使用 kubectl 启动节点问题检测器：

kubectl apply -f https://k8s.io/examples/debug/node-problem-detector.yaml

使用插件 pod 启用节点问题检测器

如果你使用的是自定义集群引导解决方案，不需要覆盖默认配置，可以利用插件 Pod 进一步自动化部署。

创建 node-strick-detector.yaml，并在控制平面节点上保存配置到插件 Pod 的目录 /etc/kubernetes/addons/node-problem-detector。

覆盖配置文件

构建节点问题检测器的 docker 镜像时，会嵌入默认配置。

不过，你可以像下面这样使用 ConfigMap 将其覆盖：

更改 config/ 中的配置文件
创建 ConfigMap node-strick-detector-config：

kubectl create configmap node-problem-detector-config --from-file=config/

更改 node-problem-detector.yaml 以使用 ConfigMap:

apiVersion: apps/v1
kind: DaemonSet
metadata:
  name: node-problem-detector-v0.1
  namespace: kube-system
  labels:
    k8s-app: node-problem-detector
    version: v0.1
    kubernetes.io/cluster-service: "true"
spec:
  selector:
    matchLabels:
      k8s-app: node-problem-detector  
      version: v0.1
      kubernetes.io/cluster-service: "true"
  template:
    metadata:
      labels:
        k8s-app: node-problem-detector
        version: v0.1
        kubernetes.io/cluster-service: "true"
    spec:
      hostNetwork: true
      containers:
      - name: node-problem-detector
        image: k8s.gcr.io/node-problem-detector:v0.1
        securityContext:
          privileged: true
        resources:
          limits:
            cpu: "200m"
            memory: "100Mi"
          requests:
            cpu: "20m"
            memory: "20Mi"
        volumeMounts:
        - name: log
          mountPath: /log
          readOnly: true
        - name: config # Overwrite the config/ directory with ConfigMap volume
          mountPath: /config
          readOnly: true
      volumes:
      - name: log
        hostPath:
          path: /var/log/
      - name: config # Define ConfigMap volume
        configMap:
          name: node-problem-detector-config

使用新的配置文件重新创建节点问题检测器：

# 如果你正在运行节点问题检测器，请先删除，然后再重新创建
kubectl delete -f https://k8s.io/examples/debug/node-problem-detector.yaml
kubectl apply -f https://k8s.io/examples/debug/node-problem-detector-configmap.yaml

Note: 此方法仅适用于通过 kubectl 启动的节点问题检测器。

如果节点问题检测器作为集群插件运行，则不支持覆盖配置。

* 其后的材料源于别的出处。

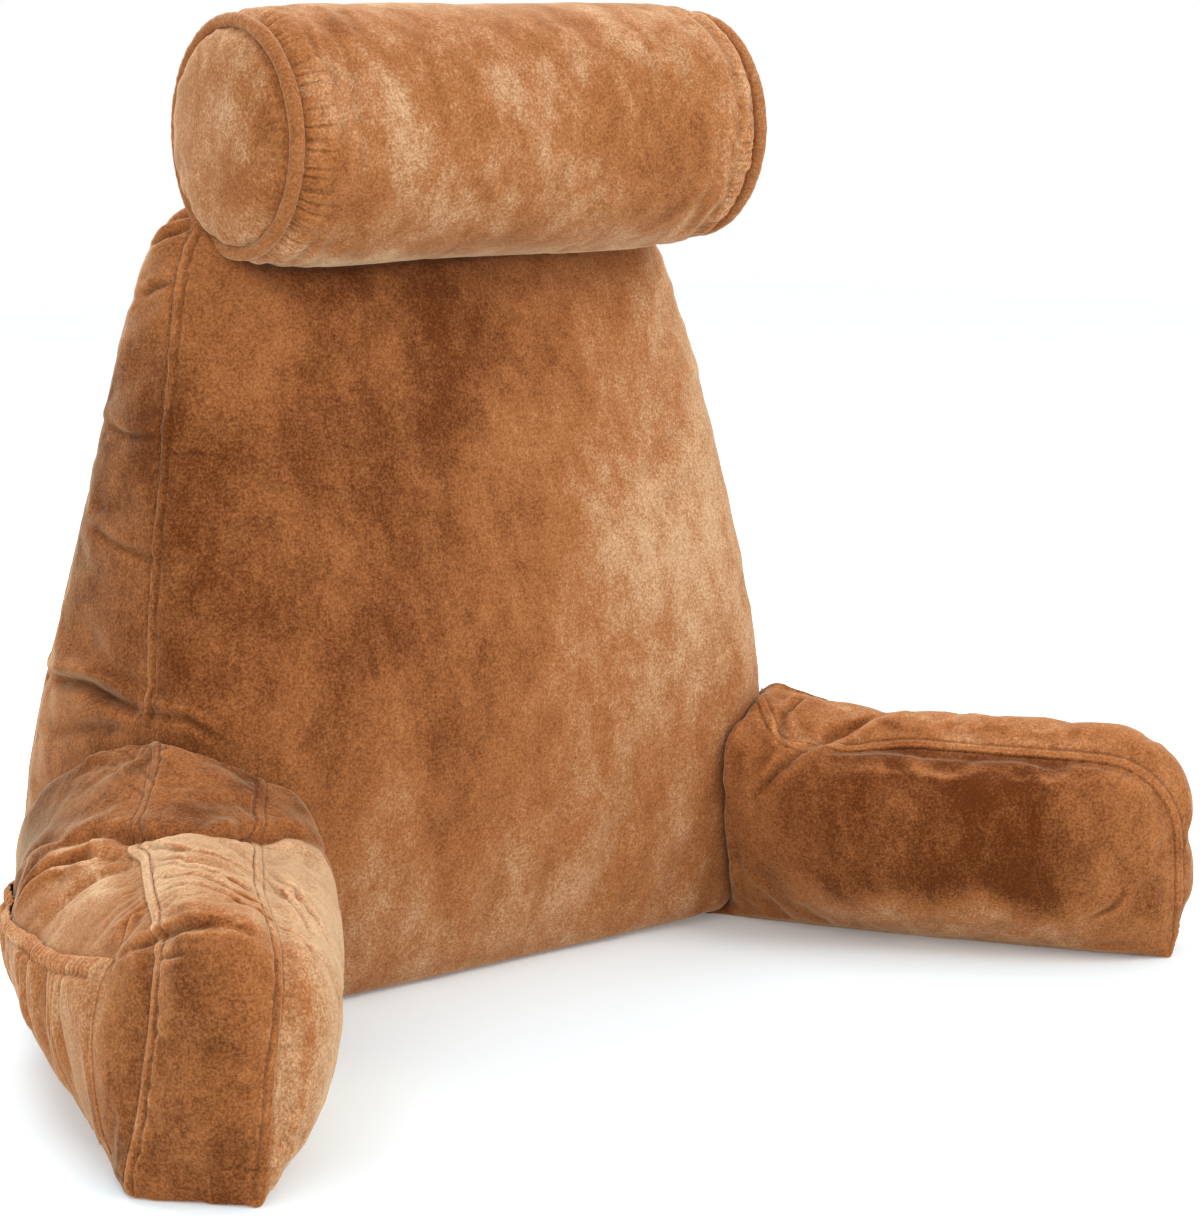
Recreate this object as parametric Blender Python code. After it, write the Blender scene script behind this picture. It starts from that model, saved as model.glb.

插件管理器不支持 ConfigMap。

内核监视器

内核监视器（Kernel Monitor）是节点问题检测器中支持的系统日志监视器守护进程。内核监视器观察内核日志并根据预定义规则检测已知的内核问题。

内核监视器根据 config/kernel-monitor.json 中的一组预定义规则列表匹配内核问题。规则列表是可扩展的，你始终可以通过覆盖配置来扩展它。

添加新的 NodeCondition

要支持新的 NodeCondition，请在 config/kernel-monitor.json 中的 conditions 字段中创建一个条件定义：

{
  "type": "NodeConditionType",
  "reason": "CamelCaseDefaultNodeConditionReason",
  "message": "arbitrary default node condition message"
}

检测新的问题

你可以使用新的规则描述来扩展 config/kernel-monitor.json 中的 rules 字段以检测新问题：

{
  "type": "temporary/permanent",
  "condition": "NodeConditionOfPermanentIssue",
  "reason": "CamelCaseShortReason",
  "message": "regexp matching the issue in the kernel log"
}

配置内核日志设备的路径

检查你的操作系统（OS）发行版本中的内核日志路径位置。 Linux 内核日志设备通常呈现为 /dev/kmsg。但是，日志路径位置因 OS 发行版本而异。 config/kernel-monitor.json 中的 log 字段表示容器内的日志路径。你可以配置 log 字段以匹配节点问题检测器所示的设备路径。

添加对其它日志格式的支持

内核监视器使用 Translator 插件转换内核日志的内部数据结构。你可以为新的日志格式实现新的转换器。

建议和限制

建议在集群中运行节点问题检测器以监控节点运行状况。运行节点问题检测器时，你可以预期每个节点上的额外资源开销。通常这是可接受的，因为：

内核日志增长相对缓慢。
已经为节点问题检测器设置了资源限制。
即使在高负载下，资源使用也是可接受的。有关更多信息，请参阅节点问题检测器基准结果。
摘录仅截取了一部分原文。